Ces produits sont accessibles via l’assurance-vie ou les comptes-titres. « Ces placements permettent de cristalliser un taux, explique Éric Franceschini, codirecteur de la gestion chez Bordier et Cie. Lorsqu’on les souscrit aujourd’hui, on capture la hausse des taux obligataires à nouveau à l’œuvre, et on en conserve le rendement sur la durée. » Attention, le capital investi n’est pas garanti, car un ou plusieurs émetteurs de la dette - les fonds sont souvent constitués d’une centaine de lignes - peuvent faire faillite.

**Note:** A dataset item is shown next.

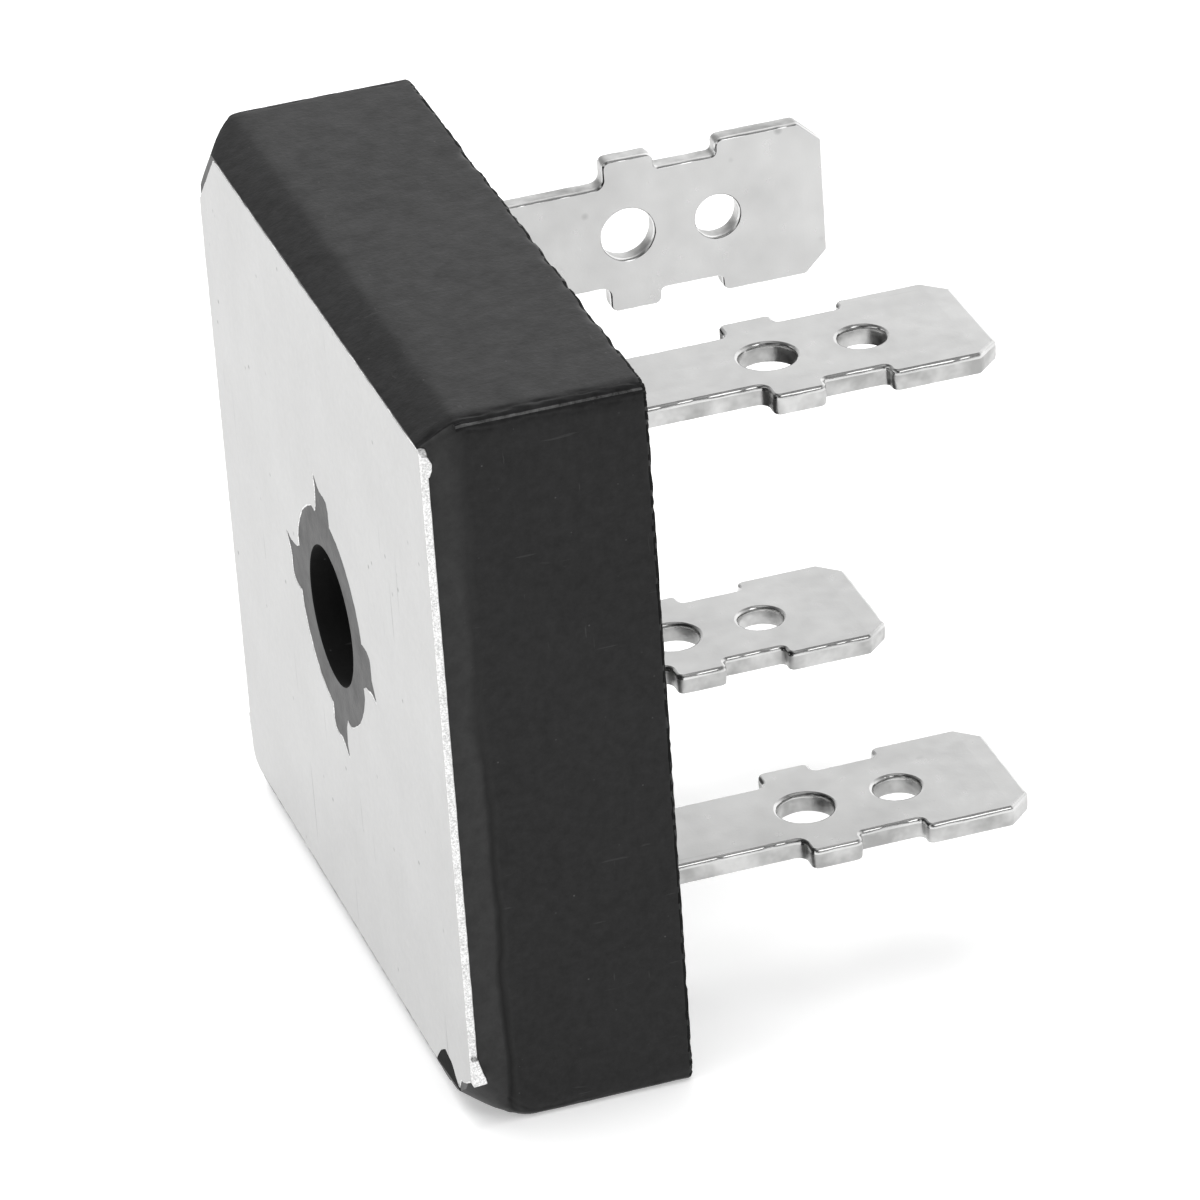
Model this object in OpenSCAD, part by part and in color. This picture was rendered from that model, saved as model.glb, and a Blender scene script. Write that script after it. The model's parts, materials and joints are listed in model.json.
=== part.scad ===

Mais celles-ci restent extrêmement marginales dans un portefeuille diversifié. « À titre d’exemple, le taux de défaut cumulé des entreprises bien notées (par exemple, BBB) est de l’ordre de 1 % sur 5 ans », indique Thibault Destrés, responsable de la gestion obligataire chez Anaxis AM.
Les épargnants qui préfèrent limiter le risque au maximum peuvent aussi se tourner vers le monétaire - des obligations remboursables à très court terme. « On peut aller chercher de bonnes rentabilités sur cette classe d’actifs », confirme Thomas Potabès, responsable développement en région du groupe Raynes, un cabinet de CGP. Celles libellées en euros, qui ne s’exposent donc pas à un risque de change, naviguent aujourd’hui autour de 2,5 %. Pas si mal pour un placement liquide comportant très peu de risque.